Overall, it was not planned that NATO would actively fight against Russia in artillery duels. It was assumed that NATO forces would destroy Russian artillery from the air. It turns out that NATO countries do not have a sufficient amount of modern artillery weapons compared to Russia.

Of course, the Russian army has obsolete artillery weapons dating back to Soviet times, but in fairly large quantities.

The NATO command never planned to fight against Russia using artillery weapons, they planned to use aviation. So, when they started supplying us with artillery, it turned out to be insufficient because NATO countries generally do not have a great deal of artillery. On the other hand, providing Ukraine with planes is more complicated. First, airplanes are expensive, they require qualified personnel, and second, our allies are afraid.

Are they afraid that Russia will retaliate?

Tregubov: Yes. NATO could potentially help, but unlike artillery, aviation is challenging to maintain, requires spare parts and trained pilots, and it takes much longer to train a pilot than an artilleryman. Instead, NATO does not provide us with aviation because it is costly and because it is not sure whether we will be able to cope with it.

It was assumed that NATO’s conflict with Russia would be full-scale, and there were no plans that NATO would transfer weapons to another country. It turned out that NATO simply did not have several kinds of weaponry necessary for such a conflict, because they planned another war with different features.

How long will it take to redirect NATO’s needs and to help us?

Tregubov: That’s a good question. It’s hard for me to say how long it would take to produce artillery weapons and air defense systems in Western countries. It depends on specific arms manufacturers and their production capabilities. It could take months.

Nevertheless, our army has enjoyed successes: Zmiyny [Snake] Island is now liberated, and there were reports in the press today that our military is located one kilometer from Kherson. Is the Ukrainian army planning to liberate Kherson?

Tregubov: The liberation of Kherson should be planned, because this is where the Russians are most vulnerable, and the success of Ukrainian troops is most likely. Despite the fact that the Russians tried to strengthen their positions, the Ukrainian army is slowly advancing in Kherson and Zaporizhzhia Regions, just as the Russians are slowly advancing on Donetsk and Luhansk Regions.
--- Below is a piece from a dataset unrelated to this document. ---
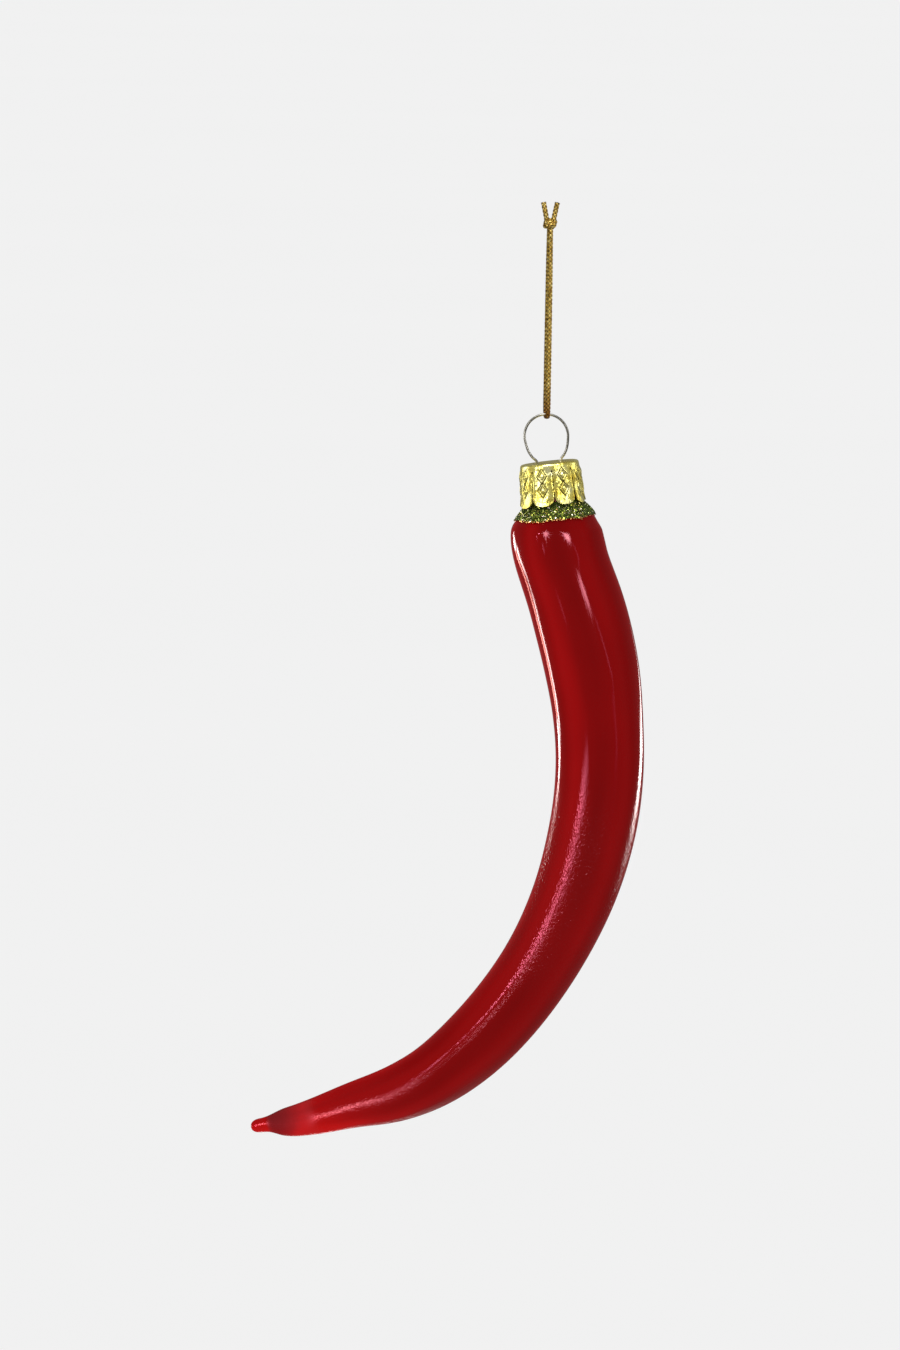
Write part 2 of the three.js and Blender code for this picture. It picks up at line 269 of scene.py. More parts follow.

Zmiyny Island was freed. It happened thanks to Lend-lease and the supply of Western weapons – everything there was simply demolished, and the Russians were forced to retreat.

It is good news because the Russians had big strategic plans for this island, and if they have abandoned these plans, there will be no Russian troops landing on Odesa either. Ukraine controls the west of the Black Sea, and the question then arises as to how to finally unblock it to so as to restore export of goods by sea, including supplying Ukrainian grain to world markets.

What is the likelihood of an attack on Kyiv by Russian and Belarusian troops from Belarusian territory?

Tregubov: I don’t think they have enough resources to carry out an attack. If the Russians were stockpiling large “punching fists,” [military concentration] as they did before the full-scale invasion, there would be a threat.

There are Russians on the border, but there aren’t many of them, and the idea that the Belarusian army will rush onto the offensive is also unlikely, as a certain type of infrastructure for an offensive must be created. But there are no signs that such an infrastructure is being formed yet. In any case, we will find out about it ahead of time because it’s impossible to hide such actions in the modern world.